**EXTRACTED RECORDS**
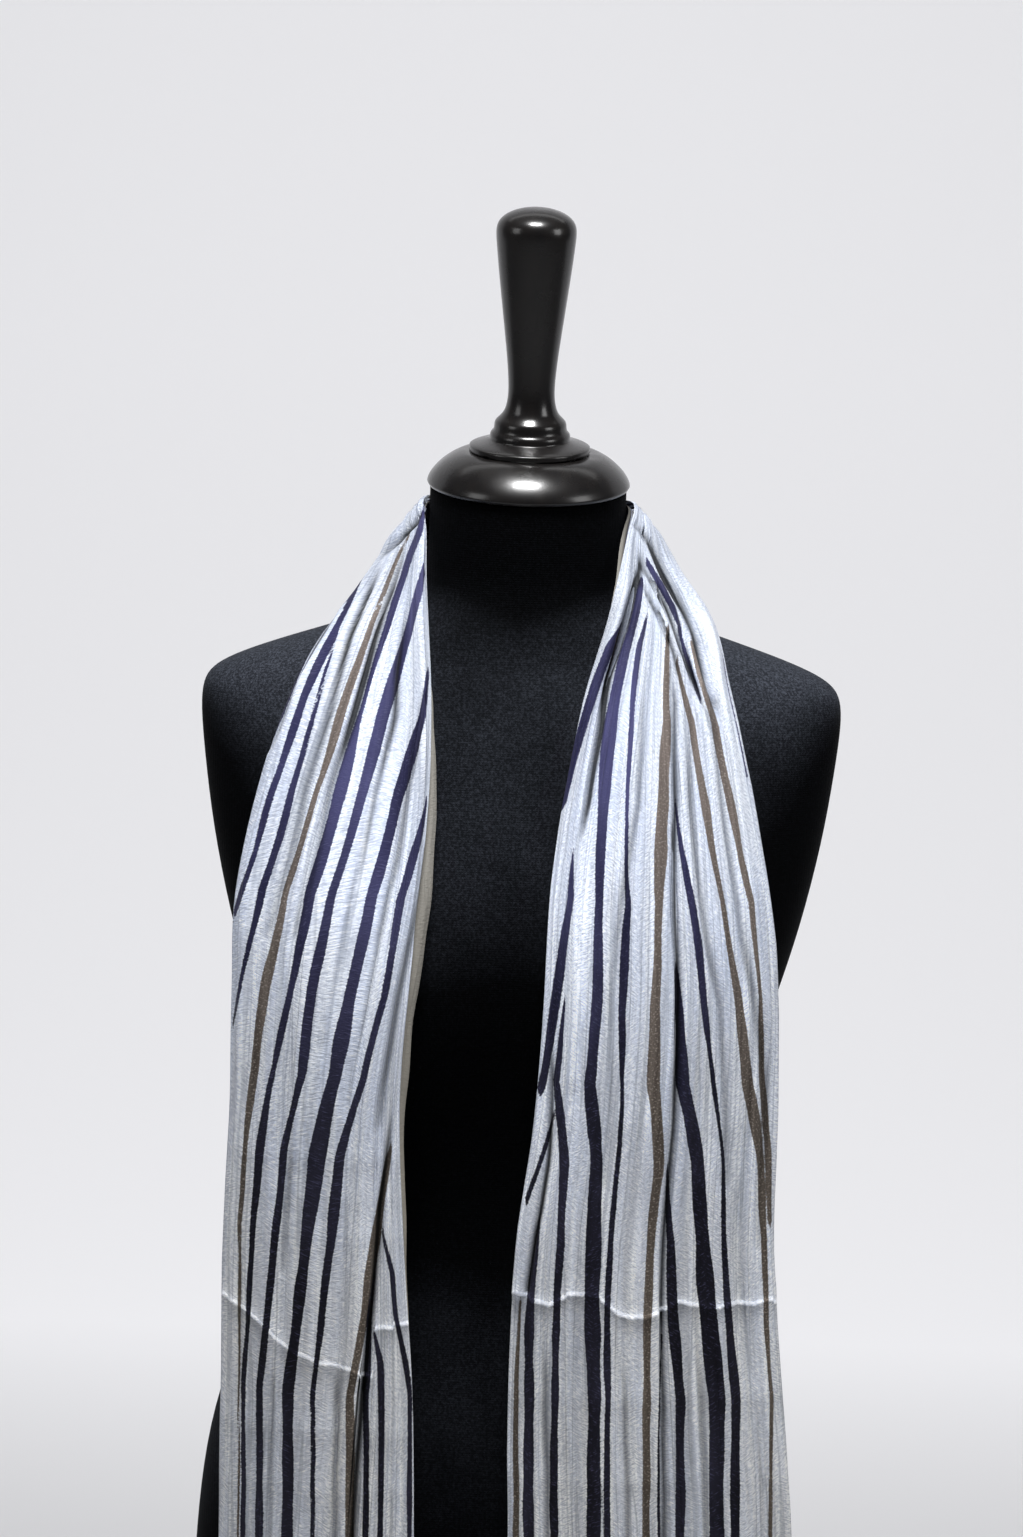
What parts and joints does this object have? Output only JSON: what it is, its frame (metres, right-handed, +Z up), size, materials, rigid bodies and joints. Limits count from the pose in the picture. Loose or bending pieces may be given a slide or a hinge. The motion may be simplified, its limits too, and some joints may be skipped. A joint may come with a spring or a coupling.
{
  "type": "chiffon stole on limbless dress form",
  "caption": "Crinkled striped chiffon stole, doubled along its length, hung round the neck of a limbless dress form on a post with a round foot.",
  "frame": {"origin": "on the counter, under the middle of the round foot", "axes": "+Z up; the form faces -Y; +X is the right-hand side seen from the front"},
  "size_m": [0.397, 0.33, 1.1383],
  "materials": {
    "chiffon": "crinkled sheer weave",
    "jersey": "fine matt knit",
    "black_wood": "gloss lacquer"
  },
  "bodies": {
    "root": {"stole_neck": "chiffon", "stole_left": "chiffon", "stole_right": "chiffon", "form_torso": "jersey", "form_neck_cap": "black_wood", "form_finial": "black_wood", "stand_post": "black_wood", "stand_foot": "black_wood"}
  },
  "joints": []
}
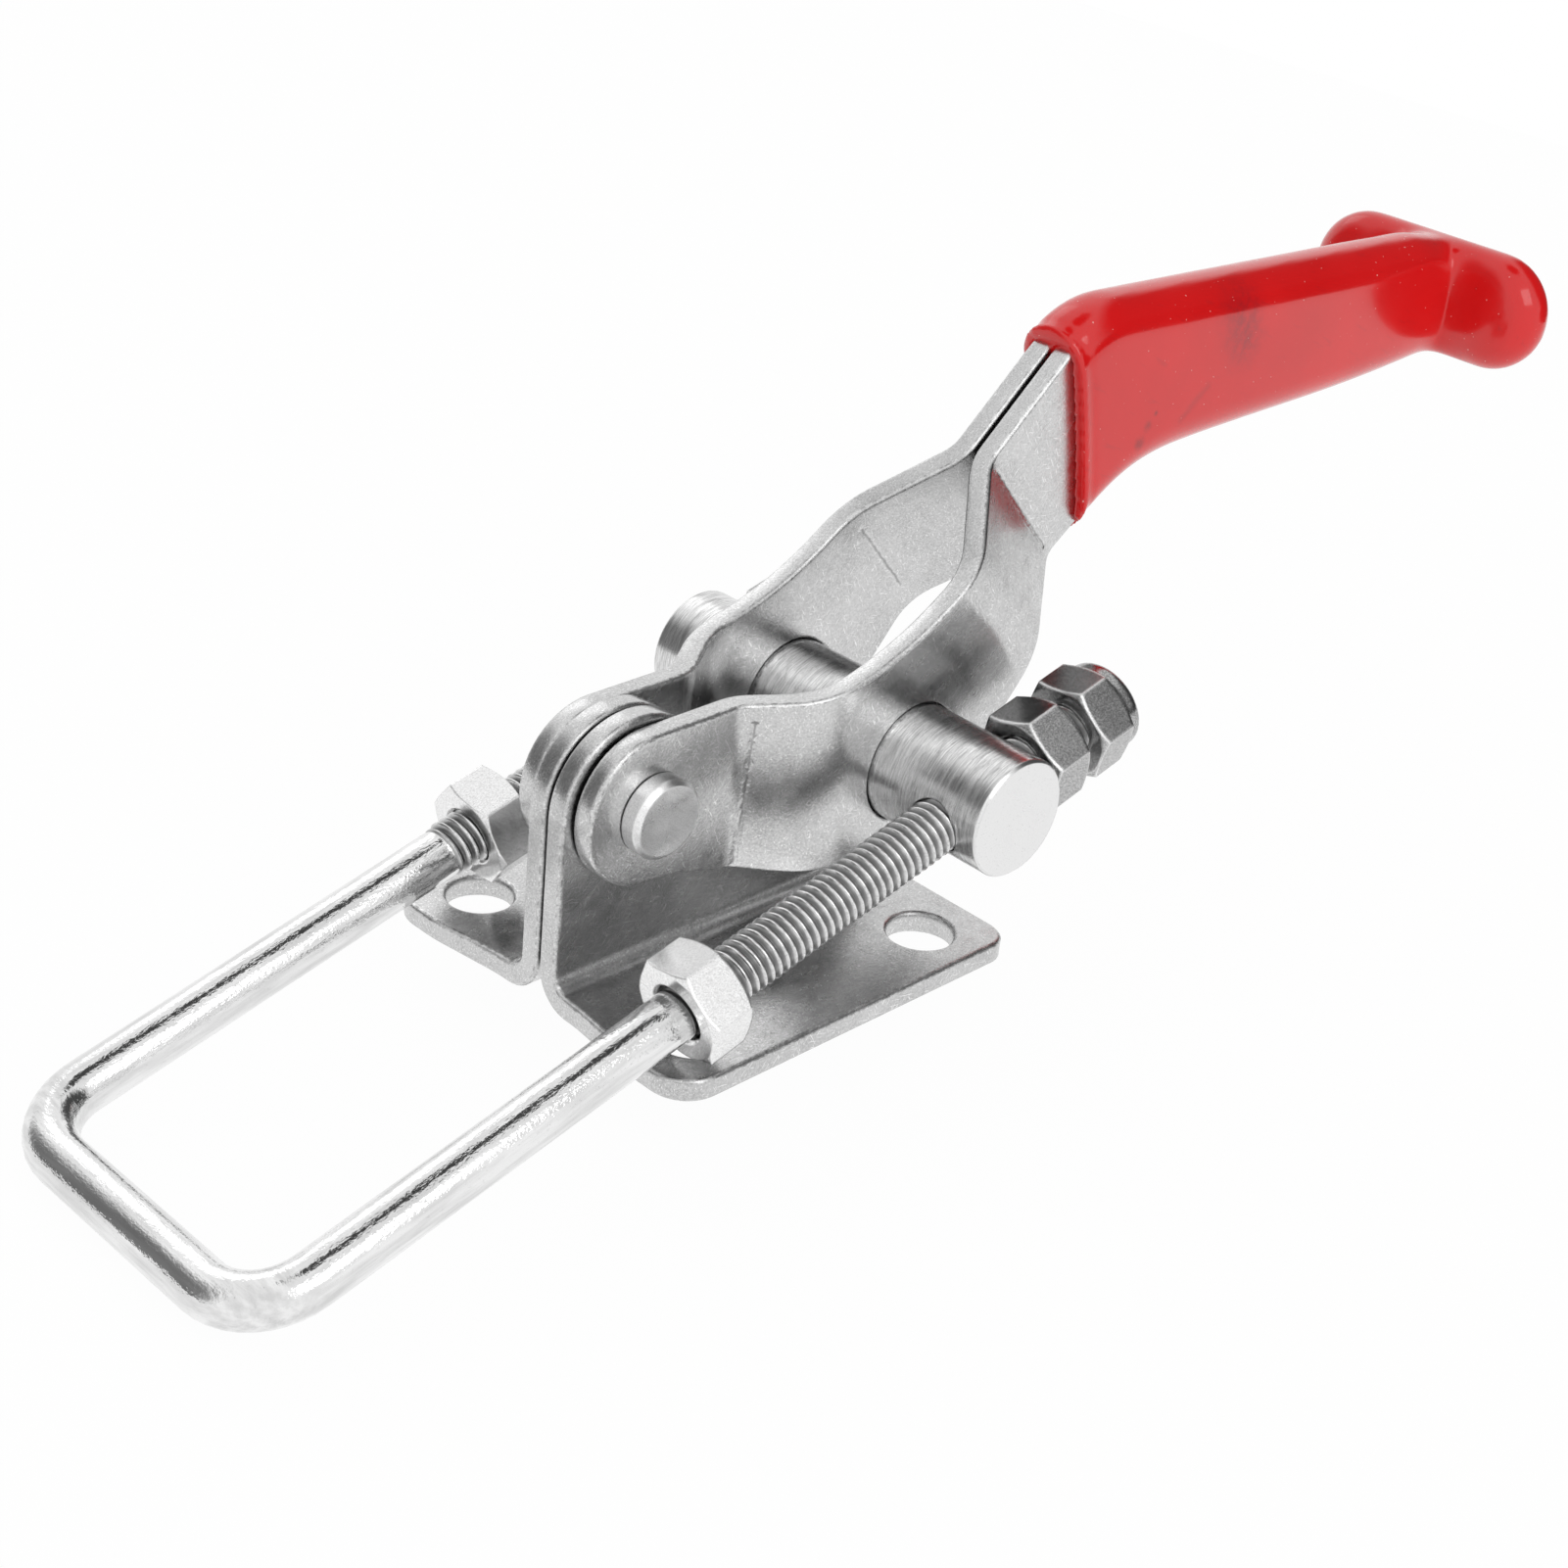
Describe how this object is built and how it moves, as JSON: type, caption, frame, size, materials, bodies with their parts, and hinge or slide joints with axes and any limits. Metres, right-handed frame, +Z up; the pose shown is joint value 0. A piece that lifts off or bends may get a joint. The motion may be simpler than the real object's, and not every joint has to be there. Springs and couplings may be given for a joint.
{
  "type": "over centre toggle latch",
  "caption": "Over centre toggle latch with an adjustable threaded U-bolt, joggled handle plates and a T-shaped vinyl grip.",
  "frame": {"origin": "centre of the four base holes, on the underside of the base", "axes": "+X towards the handle's end, +Z up from the mounting surface, +Y across the latch"},
  "size_m": [0.1897, 0.0471, 0.0664],
  "materials": {
    "base_steel": "tumbled satin",
    "handle_steel": "tumbled satin",
    "pin_steel": "turned",
    "barrel_steel": "turned",
    "wire_steel": "polished",
    "nut_steel": "polished",
    "vinyl": "gloss",
    "insert_nylon": "matt"
  },
  "bodies": {
    "base": {"base_left": "base_steel", "base_right": "base_steel", "pivot_pin": "pin_steel"},
    "handle": {"handle_left": "handle_steel", "handle_right": "handle_steel", "grip": "vinyl"},
    "barrel": {"barrel": "barrel_steel"},
    "hook": {"u_bolt": "wire_steel", "front_nut_left": "nut_steel", "front_nut_right": "nut_steel", "rear_nut_left": "nut_steel", "rear_nut_right": "nut_steel", "lock_nut_left": "nut_steel", "lock_nut_right": "nut_steel", "lock_insert_left": "insert_nylon", "lock_insert_right": "insert_nylon"}
  },
  "joints": [
    {"name": "handle_swing", "type": "hinge", "parent": "base", "child": "handle", "pos_m": [-0.01285, 0, 0.02095], "axis": [0, -1, 0], "range_deg": [0, 150]},
    {"name": "barrel_turn", "type": "hinge", "parent": "handle", "child": "barrel", "pos_m": [0.0184, 0, 0.01885], "axis": [0, -1, 0], "range_deg": [-150, 0]},
    {"name": "hook_slide", "type": "slide", "parent": "barrel", "child": "hook", "axis": [0.9671, 0, 0.2544], "range_m": [0, 0.0255]}
  ],
  "couplings": [
    {"joint": "barrel_turn", "follows": "handle_swing", "ratio": -1}
  ]
}
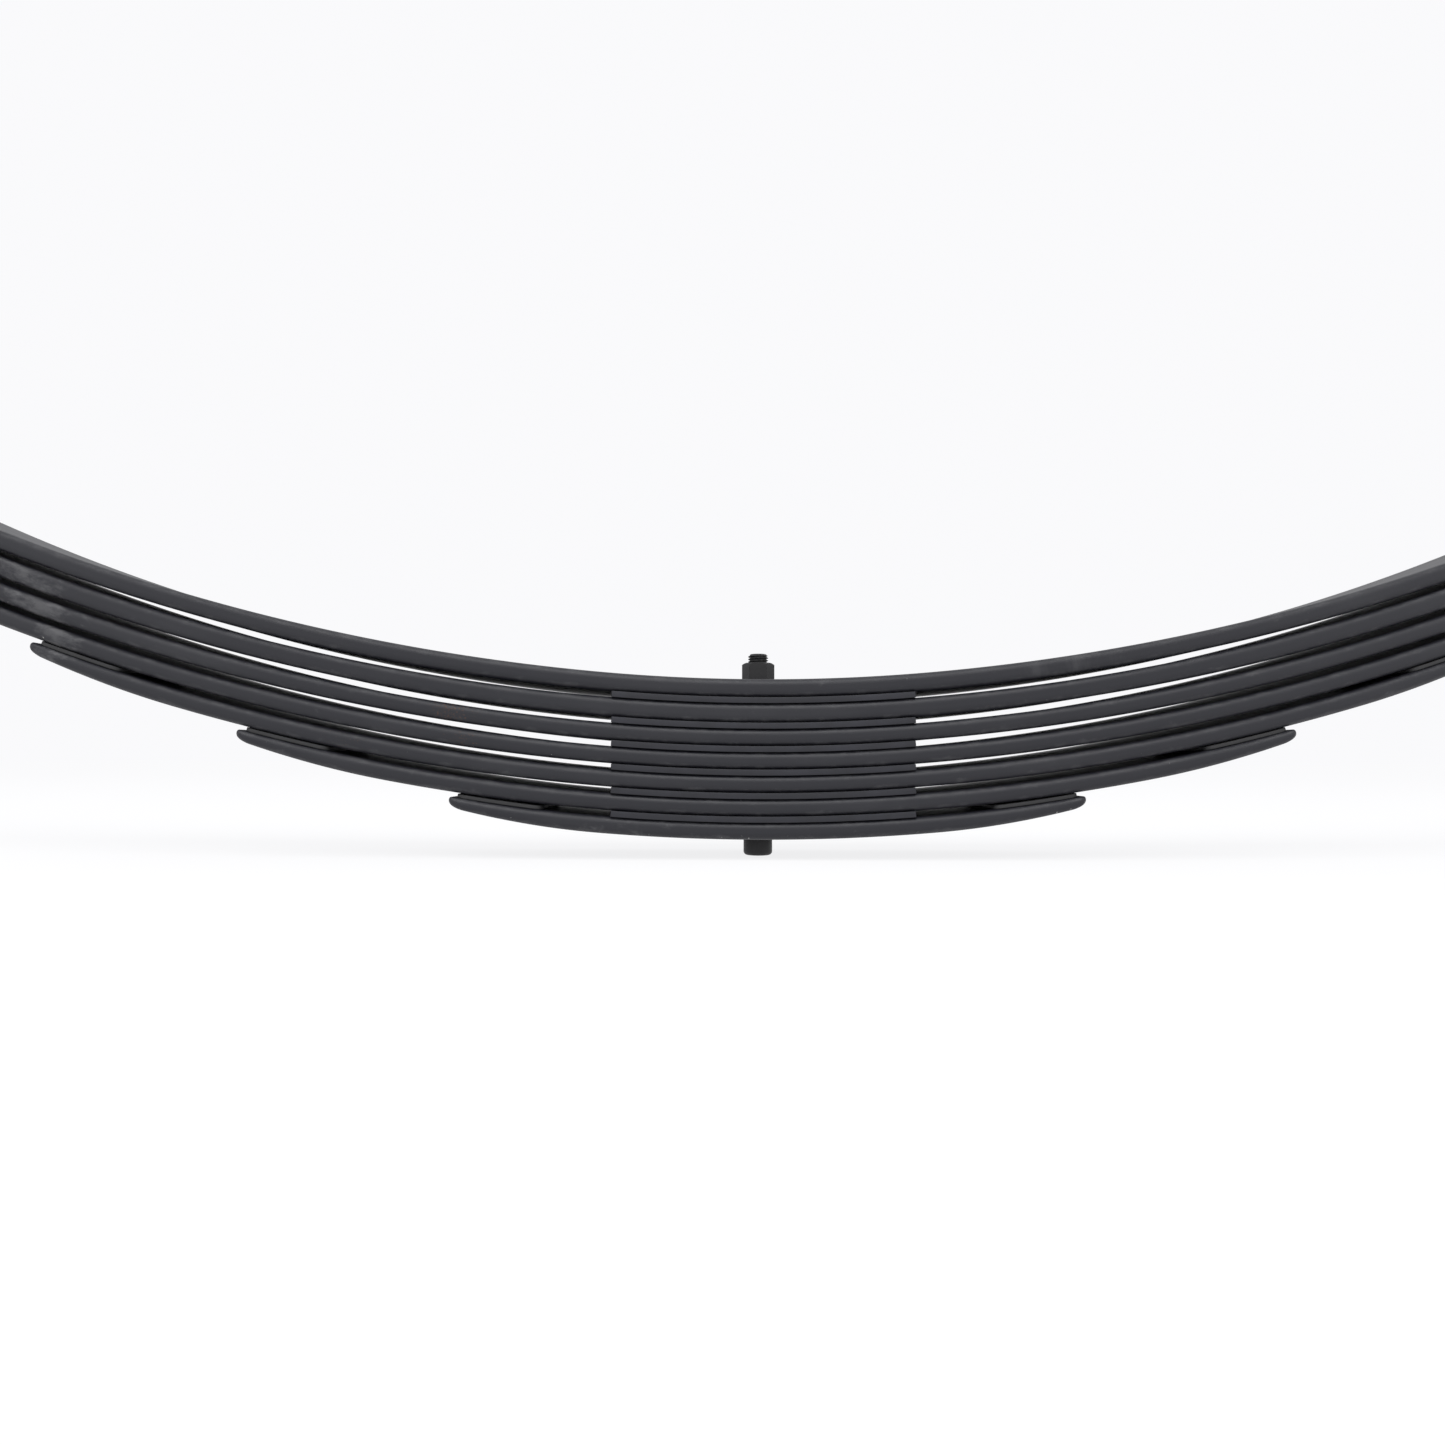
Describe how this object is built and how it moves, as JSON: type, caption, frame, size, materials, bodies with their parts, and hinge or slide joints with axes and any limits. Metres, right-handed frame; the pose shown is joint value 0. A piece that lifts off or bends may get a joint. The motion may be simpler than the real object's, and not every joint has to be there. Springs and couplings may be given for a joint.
{
  "type": "leaf spring",
  "caption": "Arched multi-leaf spring pack with spacer strips between the leaves, a centre bolt, rolled bushed eyes and rebound clips.",
  "frame": {"origin": "on the centre bolt's axis, at the underside of the shortest leaf, which is also the seat of the bolt's round head", "axes": "+X along the leaves towards the longer half, the right of the picture; +Y across the leaves, away from the viewer; +Z from the bolt's head to its nut, so the eyes are up"},
  "size_m": [1.1589, 0.089, 0.3064],
  "materials": {
    "leaf_paint": "satin charcoal paint",
    "spacer_steel": "satin grey paint on flat strip",
    "pad_plastic": "dark low-friction plastic",
    "bolt_steel": "blackened steel",
    "bush_rubber": "moulded rubber",
    "sleeve_steel": "plain drawn tube",
    "clip_paint": "satin charcoal paint"
  },
  "bodies": {
    "pack": {"main_leaf": "leaf_paint", "leaf_2": "leaf_paint", "leaf_3": "leaf_paint", "leaf_4": "leaf_paint", "leaf_5": "leaf_paint", "leaf_6": "leaf_paint", "leaf_7": "leaf_paint", "spacer_1": "spacer_steel", "spacer_2": "spacer_steel", "spacer_3": "spacer_steel", "spacer_4": "spacer_steel", "spacer_5": "spacer_steel", "spacer_6": "spacer_steel", "pad_2_rear": "pad_plastic", "pad_3_rear": "pad_plastic", "pad_4_rear": "pad_plastic", "pad_5_rear": "pad_plastic", "pad_6_rear": "pad_plastic", "pad_7_rear": "pad_plastic", "pad_2_front": "pad_plastic", "pad_3_front": "pad_plastic", "pad_4_front": "pad_plastic", "pad_5_front": "pad_plastic", "pad_6_front": "pad_plastic", "pad_7_front": "pad_plastic", "centre_bolt": "bolt_steel", "centre_nut": "bolt_steel", "clip_strap_rear": "clip_paint", "clip_bolt_rear": "clip_paint", "clip_tube_rear": "clip_paint", "clip_nut_rear": "clip_paint", "clip_rivet_rear": "clip_paint", "clip_strap_front": "clip_paint", "clip_bolt_front": "clip_paint", "clip_tube_front": "clip_paint", "clip_nut_front": "clip_paint", "clip_rivet_front": "clip_paint"},
    "rear_bush": {"bush_rear_near": "bush_rubber", "bush_rear_far": "bush_rubber"},
    "front_bush": {"bush_front_near": "bush_rubber", "bush_front_far": "bush_rubber"},
    "rear_sleeve": {"sleeve_rear": "sleeve_steel"},
    "front_sleeve": {"sleeve_front": "sleeve_steel"}
  },
  "joints": [
    {"name": "rear_flex", "type": "hinge", "parent": "pack", "child": "rear_bush", "pos_m": [-0.15, 0, 0.08], "axis": [0, -1, 0], "range_deg": [-3, 24], "stiffness_Nm_per_rad": 3200, "deforming": ["main_leaf", "leaf_2", "leaf_3", "leaf_4", "leaf_5", "leaf_6", "leaf_7", "pad_2_rear", "pad_3_rear", "pad_4_rear", "pad_5_rear", "pad_6_rear", "pad_7_rear", "clip_strap_rear", "clip_bolt_rear", "clip_tube_rear", "clip_nut_rear", "clip_rivet_rear"]},
    {"name": "front_flex", "type": "hinge", "parent": "pack", "child": "front_bush", "pos_m": [0.15, 0, 0.08], "axis": [0, 1, 0], "range_deg": [-3, 24], "stiffness_Nm_per_rad": 3200, "deforming": ["main_leaf", "leaf_2", "leaf_3", "leaf_4", "leaf_5", "leaf_6", "leaf_7", "pad_2_front", "pad_3_front", "pad_4_front", "pad_5_front", "pad_6_front", "pad_7_front", "clip_strap_front", "clip_bolt_front", "clip_tube_front", "clip_nut_front", "clip_rivet_front"]},
    {"name": "rear_sleeve_turn", "type": "hinge", "parent": "rear_bush", "child": "rear_sleeve", "pos_m": [-0.55015, 0, 0.26647], "axis": [0, 1, 0], "range_deg": [-35, 35]},
    {"name": "front_sleeve_turn", "type": "hinge", "parent": "front_bush", "child": "front_sleeve", "pos_m": [0.5558, 0, 0.27039], "axis": [0, 1, 0], "range_deg": [-35, 35]}
  ]
}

**JOB**
Every line in the data that holds "JSON" should be copied out.

**FINISHED EXERCISE**
What parts and joints does this object have? Output only JSON: what it is, its frame (metres, right-handed, +Z up), size, materials, rigid bodies and joints. Limits count from the pose in the picture. Loose or bending pieces may be given a slide or a hinge. The motion may be simplified, its limits too, and some joints may be skipped. A joint may come with a spring or a coupling.
Describe how this object is built and how it moves, as JSON: type, caption, frame, size, materials, bodies with their parts, and hinge or slide joints with axes and any limits. Metres, right-handed frame, +Z up; the pose shown is joint value 0. A piece that lifts off or bends may get a joint. The motion may be simpler than the real object's, and not every joint has to be there. Springs and couplings may be given for a joint.
Describe how this object is built and how it moves, as JSON: type, caption, frame, size, materials, bodies with their parts, and hinge or slide joints with axes and any limits. Metres, right-handed frame; the pose shown is joint value 0. A piece that lifts off or bends may get a joint. The motion may be simpler than the real object's, and not every joint has to be there. Springs and couplings may be given for a joint.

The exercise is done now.